Asterixesque

From “Guardian Weekly Letters,” Guardian Weekly 14 June 2O13:

French language is in decline

Andrew Gallix pretty well sums up the debates that we have been reading in the French press about a possible revision of the Toubon law to allow a few university classes to be taught in English (31 May). I agree: the French language has been under threat lately, but not from the borrowing of any foreign word. Any language will shine by and dazzle with what it produces, but sadly, we have made nihilistic literature our speciality, to cite only literature.

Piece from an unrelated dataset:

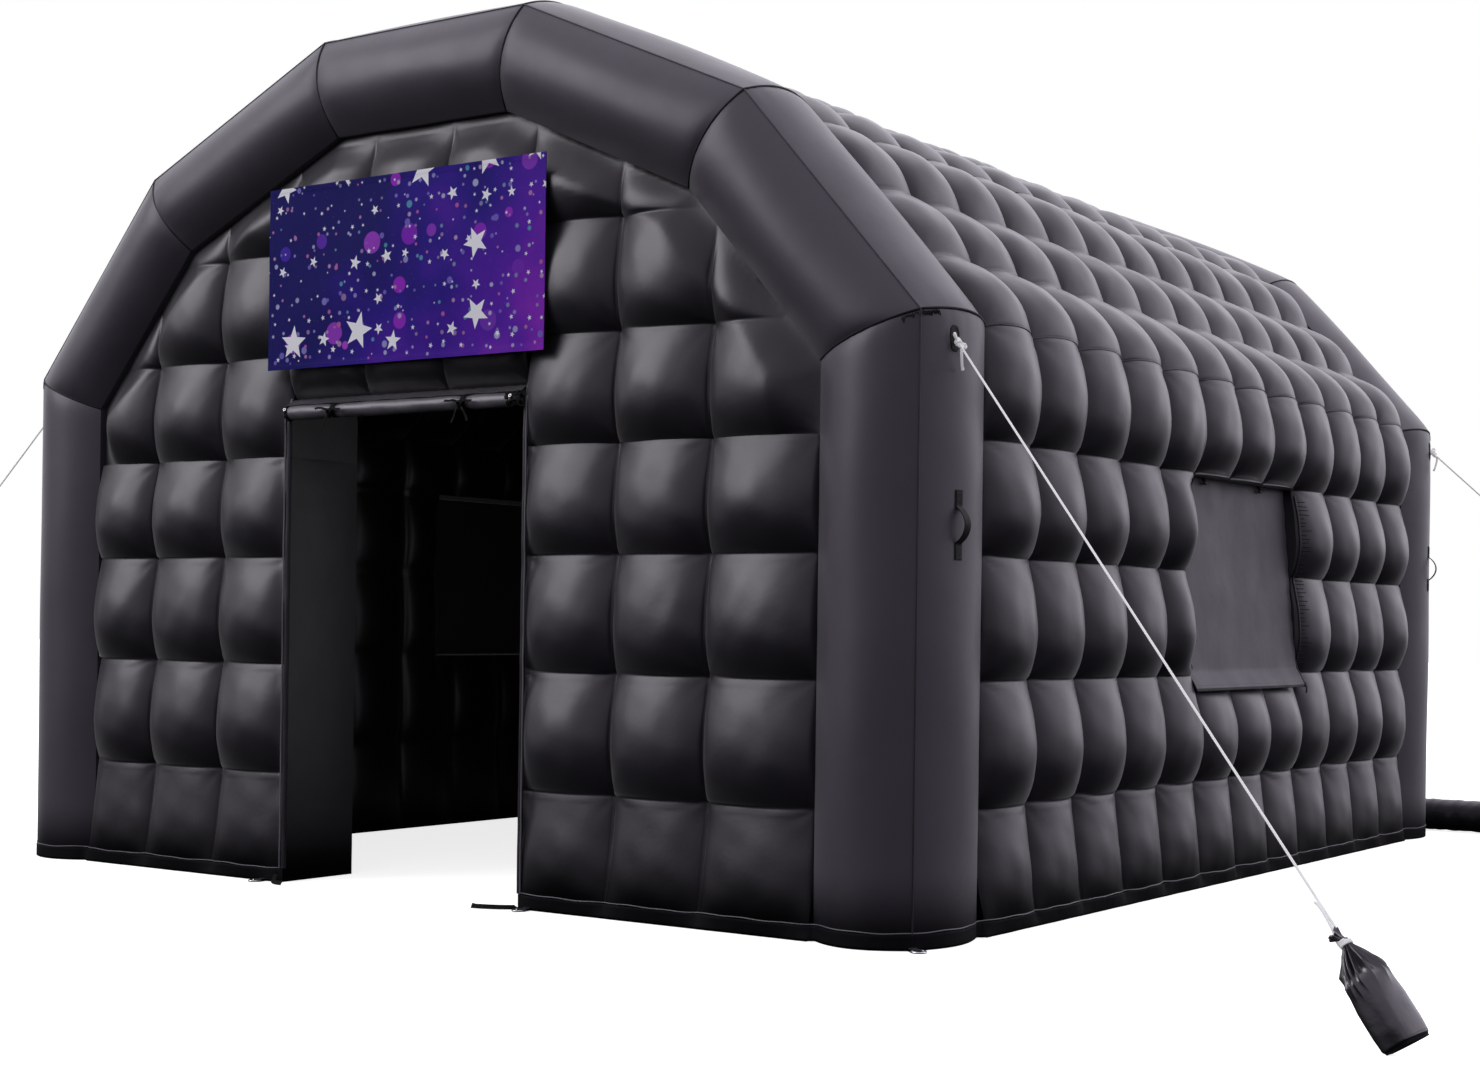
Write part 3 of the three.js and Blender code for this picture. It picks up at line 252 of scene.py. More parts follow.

I still cannot figure out why our critics bask in such books as the ones by Michel Houellebecq or Christine Angot, to name but two authors. Reading the last by Angot, the depiction in minute detail of an incest, one realises that Marcel Pagnol and the nostalgia of his childhood are definitively over, as is the wit of Astérix. The enthusiasts of the French language, like Claude Hagège, mainly regret that French is not in the dominant position — our lost American future. Hagège states that English implies economic liberalism, and hence the capitalism bias. But this thesis forgets that English also was the language of Henry David Thoreau and Emily Dickinson.

Now, with the possible new law, I would rather be concerned about the poor English that French university professors might soon impose on their students: oh no…
Marc Jachym
Paris, France

The historical irony of the French tongue is that, were it not for imperialistic Latin, it would have turned out something like Breton or Gaelic (or even possibly German, judging from appropriated nouns). Romance French began as a Latin superimposed on the subjugated (and preliterate) Celts. And, were it not for Julius Caesar’s scribe’s ear, we would have no first record of Celtic culture: no Lutetia (Paris), no plucky chieftains like Vercingetorix and Dumnorix, nor any British Boudicca, druids and naked warriors in woad. And alas, no Astérix and Obelix, sprung from Goscinny’s head.

Andrew Gallix (delightfully Astérixesque name, that) formidably defends besieged French as a medium of instruction against the steamroller of American English, but quixotically. Even former African colonies are beginning to relinquish French pedagogy for English. Like Latin, French is fated to become an antiquarian, literary language, a historical cul-de-sac, its vestiges living on through English (as Latin lives on through French).

Marianne Faithfull saw it coming on in the 80s: “Don’t say it in Russian, don’t say it in German, say it in — broken English.”